* _Problem statement_: Return the lines from the one that contains "return Pos(0, 0, slot_floor) * mirror(shape, about=Plane.XY)" through the one that contains "points = [vertex.co", both included, exactly as written and with nothing added.
---- Source data
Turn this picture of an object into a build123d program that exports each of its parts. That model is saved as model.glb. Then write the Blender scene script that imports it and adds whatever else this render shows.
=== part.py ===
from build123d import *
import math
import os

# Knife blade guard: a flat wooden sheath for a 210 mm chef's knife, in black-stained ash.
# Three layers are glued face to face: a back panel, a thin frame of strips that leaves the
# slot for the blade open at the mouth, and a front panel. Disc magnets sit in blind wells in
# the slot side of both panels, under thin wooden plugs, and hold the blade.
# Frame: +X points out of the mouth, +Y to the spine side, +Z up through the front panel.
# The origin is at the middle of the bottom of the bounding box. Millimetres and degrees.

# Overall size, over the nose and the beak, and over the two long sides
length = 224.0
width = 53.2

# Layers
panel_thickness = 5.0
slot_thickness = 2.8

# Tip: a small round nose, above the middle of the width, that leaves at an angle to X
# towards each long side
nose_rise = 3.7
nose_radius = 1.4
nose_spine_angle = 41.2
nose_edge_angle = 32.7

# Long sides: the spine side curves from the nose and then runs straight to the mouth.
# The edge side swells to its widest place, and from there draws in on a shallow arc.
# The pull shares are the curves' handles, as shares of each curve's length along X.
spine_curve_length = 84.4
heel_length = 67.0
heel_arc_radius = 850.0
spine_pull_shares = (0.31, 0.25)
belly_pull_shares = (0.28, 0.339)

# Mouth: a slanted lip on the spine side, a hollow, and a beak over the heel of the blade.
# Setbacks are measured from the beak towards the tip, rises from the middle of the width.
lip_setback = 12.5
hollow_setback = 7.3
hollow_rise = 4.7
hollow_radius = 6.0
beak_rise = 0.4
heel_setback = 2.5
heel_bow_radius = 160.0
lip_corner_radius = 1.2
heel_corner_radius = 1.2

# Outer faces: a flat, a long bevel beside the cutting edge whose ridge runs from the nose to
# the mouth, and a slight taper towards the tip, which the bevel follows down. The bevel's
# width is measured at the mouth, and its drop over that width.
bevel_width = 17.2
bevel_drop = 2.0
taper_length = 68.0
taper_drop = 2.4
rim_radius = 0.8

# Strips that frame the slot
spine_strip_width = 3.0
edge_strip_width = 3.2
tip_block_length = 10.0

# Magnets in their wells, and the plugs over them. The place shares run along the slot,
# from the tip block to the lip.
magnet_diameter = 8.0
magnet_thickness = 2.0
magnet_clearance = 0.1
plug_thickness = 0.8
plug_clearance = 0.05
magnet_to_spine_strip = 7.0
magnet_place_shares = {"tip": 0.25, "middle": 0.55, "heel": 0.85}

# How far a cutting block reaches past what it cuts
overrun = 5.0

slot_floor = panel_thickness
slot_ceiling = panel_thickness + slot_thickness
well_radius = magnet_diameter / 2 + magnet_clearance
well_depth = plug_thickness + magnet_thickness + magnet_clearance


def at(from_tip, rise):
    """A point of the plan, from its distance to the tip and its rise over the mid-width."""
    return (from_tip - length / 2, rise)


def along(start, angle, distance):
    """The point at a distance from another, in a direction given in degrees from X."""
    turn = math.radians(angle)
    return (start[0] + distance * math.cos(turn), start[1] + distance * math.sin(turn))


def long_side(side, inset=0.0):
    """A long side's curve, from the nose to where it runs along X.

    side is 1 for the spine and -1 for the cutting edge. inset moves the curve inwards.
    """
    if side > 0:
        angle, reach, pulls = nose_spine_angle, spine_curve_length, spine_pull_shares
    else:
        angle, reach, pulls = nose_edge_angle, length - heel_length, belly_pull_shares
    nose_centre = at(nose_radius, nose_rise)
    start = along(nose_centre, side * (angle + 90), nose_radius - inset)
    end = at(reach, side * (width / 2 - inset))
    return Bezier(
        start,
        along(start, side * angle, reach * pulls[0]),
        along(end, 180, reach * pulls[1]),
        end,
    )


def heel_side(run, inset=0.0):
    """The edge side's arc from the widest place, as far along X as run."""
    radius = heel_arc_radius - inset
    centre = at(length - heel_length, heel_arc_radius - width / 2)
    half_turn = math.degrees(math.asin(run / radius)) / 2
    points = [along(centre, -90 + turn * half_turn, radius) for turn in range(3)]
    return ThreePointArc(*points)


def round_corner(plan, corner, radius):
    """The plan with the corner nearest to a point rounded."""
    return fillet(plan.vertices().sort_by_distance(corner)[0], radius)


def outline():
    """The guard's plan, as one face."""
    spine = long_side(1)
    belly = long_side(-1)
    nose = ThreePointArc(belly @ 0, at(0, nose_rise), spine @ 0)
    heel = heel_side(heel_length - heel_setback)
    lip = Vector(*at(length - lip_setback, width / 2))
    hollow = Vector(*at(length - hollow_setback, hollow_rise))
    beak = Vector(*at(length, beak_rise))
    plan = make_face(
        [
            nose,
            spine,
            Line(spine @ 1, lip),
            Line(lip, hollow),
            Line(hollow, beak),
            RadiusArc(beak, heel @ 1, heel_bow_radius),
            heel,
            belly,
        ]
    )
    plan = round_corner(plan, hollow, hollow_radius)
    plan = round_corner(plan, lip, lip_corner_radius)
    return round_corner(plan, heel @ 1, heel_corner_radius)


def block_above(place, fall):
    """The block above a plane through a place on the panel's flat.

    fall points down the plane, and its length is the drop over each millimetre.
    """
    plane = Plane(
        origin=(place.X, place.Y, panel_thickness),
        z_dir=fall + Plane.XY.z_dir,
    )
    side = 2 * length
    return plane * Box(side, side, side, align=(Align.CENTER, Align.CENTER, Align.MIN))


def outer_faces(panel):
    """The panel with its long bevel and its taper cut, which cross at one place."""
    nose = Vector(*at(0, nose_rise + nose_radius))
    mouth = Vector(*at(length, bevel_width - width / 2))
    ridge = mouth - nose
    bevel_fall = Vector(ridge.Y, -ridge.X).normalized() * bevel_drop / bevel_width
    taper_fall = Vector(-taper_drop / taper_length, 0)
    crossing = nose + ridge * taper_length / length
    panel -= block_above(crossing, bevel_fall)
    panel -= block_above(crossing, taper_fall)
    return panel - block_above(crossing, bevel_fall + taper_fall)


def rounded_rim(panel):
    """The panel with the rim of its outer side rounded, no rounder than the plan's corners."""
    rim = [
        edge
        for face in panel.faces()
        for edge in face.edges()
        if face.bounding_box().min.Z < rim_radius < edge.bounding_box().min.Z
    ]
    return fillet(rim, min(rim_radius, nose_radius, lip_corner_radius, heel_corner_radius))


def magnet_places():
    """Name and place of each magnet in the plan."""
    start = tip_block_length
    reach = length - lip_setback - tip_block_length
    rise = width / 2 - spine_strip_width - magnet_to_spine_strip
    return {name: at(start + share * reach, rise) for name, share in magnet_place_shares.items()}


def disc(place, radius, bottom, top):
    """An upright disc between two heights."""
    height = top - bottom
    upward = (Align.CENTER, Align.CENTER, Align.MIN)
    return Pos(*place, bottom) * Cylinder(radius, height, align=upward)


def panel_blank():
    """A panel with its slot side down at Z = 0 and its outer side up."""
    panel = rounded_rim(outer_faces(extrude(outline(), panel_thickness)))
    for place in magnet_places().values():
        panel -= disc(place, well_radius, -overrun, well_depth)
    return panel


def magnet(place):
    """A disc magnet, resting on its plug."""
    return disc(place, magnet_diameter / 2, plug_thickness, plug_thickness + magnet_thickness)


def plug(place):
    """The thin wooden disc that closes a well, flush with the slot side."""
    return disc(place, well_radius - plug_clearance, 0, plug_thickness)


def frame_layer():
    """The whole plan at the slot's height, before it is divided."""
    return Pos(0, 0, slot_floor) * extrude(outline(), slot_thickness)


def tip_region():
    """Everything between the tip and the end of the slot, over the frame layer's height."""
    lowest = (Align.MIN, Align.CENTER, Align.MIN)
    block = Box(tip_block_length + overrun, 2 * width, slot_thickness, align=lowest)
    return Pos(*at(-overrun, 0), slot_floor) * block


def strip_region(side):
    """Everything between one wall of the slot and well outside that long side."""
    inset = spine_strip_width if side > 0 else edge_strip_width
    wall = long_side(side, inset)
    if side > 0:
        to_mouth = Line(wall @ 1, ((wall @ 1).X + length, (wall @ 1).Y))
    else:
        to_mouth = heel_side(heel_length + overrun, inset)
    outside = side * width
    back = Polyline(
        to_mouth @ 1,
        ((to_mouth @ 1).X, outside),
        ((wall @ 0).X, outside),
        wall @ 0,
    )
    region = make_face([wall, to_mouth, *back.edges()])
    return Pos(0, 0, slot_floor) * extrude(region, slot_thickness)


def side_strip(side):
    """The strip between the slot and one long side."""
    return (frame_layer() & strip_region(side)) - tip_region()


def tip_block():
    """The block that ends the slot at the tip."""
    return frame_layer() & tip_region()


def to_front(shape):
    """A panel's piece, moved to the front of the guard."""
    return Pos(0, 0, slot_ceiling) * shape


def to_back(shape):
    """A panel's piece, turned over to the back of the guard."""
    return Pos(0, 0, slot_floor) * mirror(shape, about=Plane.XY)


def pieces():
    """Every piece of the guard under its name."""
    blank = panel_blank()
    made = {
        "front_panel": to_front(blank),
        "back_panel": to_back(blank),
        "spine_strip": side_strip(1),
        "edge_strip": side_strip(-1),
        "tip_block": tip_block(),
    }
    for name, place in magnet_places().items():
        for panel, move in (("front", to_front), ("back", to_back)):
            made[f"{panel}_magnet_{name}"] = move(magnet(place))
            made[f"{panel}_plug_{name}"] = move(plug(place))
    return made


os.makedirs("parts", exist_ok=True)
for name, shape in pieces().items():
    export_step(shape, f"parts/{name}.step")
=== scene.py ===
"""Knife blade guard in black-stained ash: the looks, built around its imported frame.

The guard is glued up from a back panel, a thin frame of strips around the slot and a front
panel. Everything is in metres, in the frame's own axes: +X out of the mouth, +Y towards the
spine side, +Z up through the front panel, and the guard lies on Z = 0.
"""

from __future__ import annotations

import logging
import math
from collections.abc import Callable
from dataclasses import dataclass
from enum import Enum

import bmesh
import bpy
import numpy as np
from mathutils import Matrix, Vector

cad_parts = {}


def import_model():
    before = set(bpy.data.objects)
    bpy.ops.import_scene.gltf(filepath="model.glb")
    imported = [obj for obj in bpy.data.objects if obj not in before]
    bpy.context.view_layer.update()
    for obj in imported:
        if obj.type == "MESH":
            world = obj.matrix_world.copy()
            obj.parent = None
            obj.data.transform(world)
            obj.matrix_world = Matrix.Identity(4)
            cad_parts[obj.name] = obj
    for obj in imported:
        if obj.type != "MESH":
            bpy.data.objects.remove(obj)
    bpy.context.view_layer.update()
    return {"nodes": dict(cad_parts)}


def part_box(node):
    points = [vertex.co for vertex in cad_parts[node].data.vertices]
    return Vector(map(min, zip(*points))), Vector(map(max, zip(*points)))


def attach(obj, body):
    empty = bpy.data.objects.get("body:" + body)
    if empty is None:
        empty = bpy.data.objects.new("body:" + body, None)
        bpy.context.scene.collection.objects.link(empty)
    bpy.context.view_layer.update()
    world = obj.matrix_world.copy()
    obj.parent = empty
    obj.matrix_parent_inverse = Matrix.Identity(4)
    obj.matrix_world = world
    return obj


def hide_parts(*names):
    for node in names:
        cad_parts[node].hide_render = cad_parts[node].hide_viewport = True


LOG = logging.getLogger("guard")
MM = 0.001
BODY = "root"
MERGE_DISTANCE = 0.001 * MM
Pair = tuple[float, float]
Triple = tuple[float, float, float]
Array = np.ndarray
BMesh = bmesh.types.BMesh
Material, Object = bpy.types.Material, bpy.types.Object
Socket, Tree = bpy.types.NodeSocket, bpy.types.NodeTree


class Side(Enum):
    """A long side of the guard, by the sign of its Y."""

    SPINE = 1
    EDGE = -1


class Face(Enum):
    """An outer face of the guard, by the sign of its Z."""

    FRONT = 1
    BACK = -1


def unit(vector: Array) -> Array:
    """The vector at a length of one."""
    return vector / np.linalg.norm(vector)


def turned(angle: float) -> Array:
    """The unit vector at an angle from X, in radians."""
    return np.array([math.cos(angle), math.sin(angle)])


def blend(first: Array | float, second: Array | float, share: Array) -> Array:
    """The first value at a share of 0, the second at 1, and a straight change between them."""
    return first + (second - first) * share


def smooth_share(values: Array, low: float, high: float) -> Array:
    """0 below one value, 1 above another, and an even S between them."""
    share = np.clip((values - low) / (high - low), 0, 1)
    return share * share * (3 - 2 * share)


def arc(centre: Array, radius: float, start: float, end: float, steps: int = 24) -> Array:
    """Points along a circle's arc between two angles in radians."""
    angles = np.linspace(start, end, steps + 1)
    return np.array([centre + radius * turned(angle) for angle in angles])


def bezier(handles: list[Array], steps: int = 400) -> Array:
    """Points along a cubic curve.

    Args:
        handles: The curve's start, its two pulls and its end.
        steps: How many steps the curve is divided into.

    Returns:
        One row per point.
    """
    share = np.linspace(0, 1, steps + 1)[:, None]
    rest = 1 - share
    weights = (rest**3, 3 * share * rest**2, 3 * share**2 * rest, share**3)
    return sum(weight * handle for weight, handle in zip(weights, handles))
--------
* _Output of the exercise_:
    return Pos(0, 0, slot_floor) * mirror(shape, about=Plane.XY)


def pieces():
    """Every piece of the guard under its name."""
    blank = panel_blank()
    made = {
        "front_panel": to_front(blank),
        "back_panel": to_back(blank),
        "spine_strip": side_strip(1),
        "edge_strip": side_strip(-1),
        "tip_block": tip_block(),
    }
    for name, place in magnet_places().items():
        for panel, move in (("front", to_front), ("back", to_back)):
            made[f"{panel}_magnet_{name}"] = move(magnet(place))
            made[f"{panel}_plug_{name}"] = move(plug(place))
    return made


os.makedirs("parts", exist_ok=True)
for name, shape in pieces().items():
    export_step(shape, f"parts/{name}.step")
=== scene.py ===
"""Knife blade guard in black-stained ash: the looks, built around its imported frame.

The guard is glued up from a back panel, a thin frame of strips around the slot and a front
panel. Everything is in metres, in the frame's own axes: +X out of the mouth, +Y towards the
spine side, +Z up through the front panel, and the guard lies on Z = 0.
"""

from __future__ import annotations

import logging
import math
from collections.abc import Callable
from dataclasses import dataclass
from enum import Enum

import bmesh
import bpy
import numpy as np
from mathutils import Matrix, Vector

cad_parts = {}


def import_model():
    before = set(bpy.data.objects)
    bpy.ops.import_scene.gltf(filepath="model.glb")
    imported = [obj for obj in bpy.data.objects if obj not in before]
    bpy.context.view_layer.update()
    for obj in imported:
        if obj.type == "MESH":
            world = obj.matrix_world.copy()
            obj.parent = None
            obj.data.transform(world)
            obj.matrix_world = Matrix.Identity(4)
            cad_parts[obj.name] = obj
    for obj in imported:
        if obj.type != "MESH":
            bpy.data.objects.remove(obj)
    bpy.context.view_layer.update()
    return {"nodes": dict(cad_parts)}


def part_box(node):
    points = [vertex.co for vertex in cad_parts[node].data.vertices]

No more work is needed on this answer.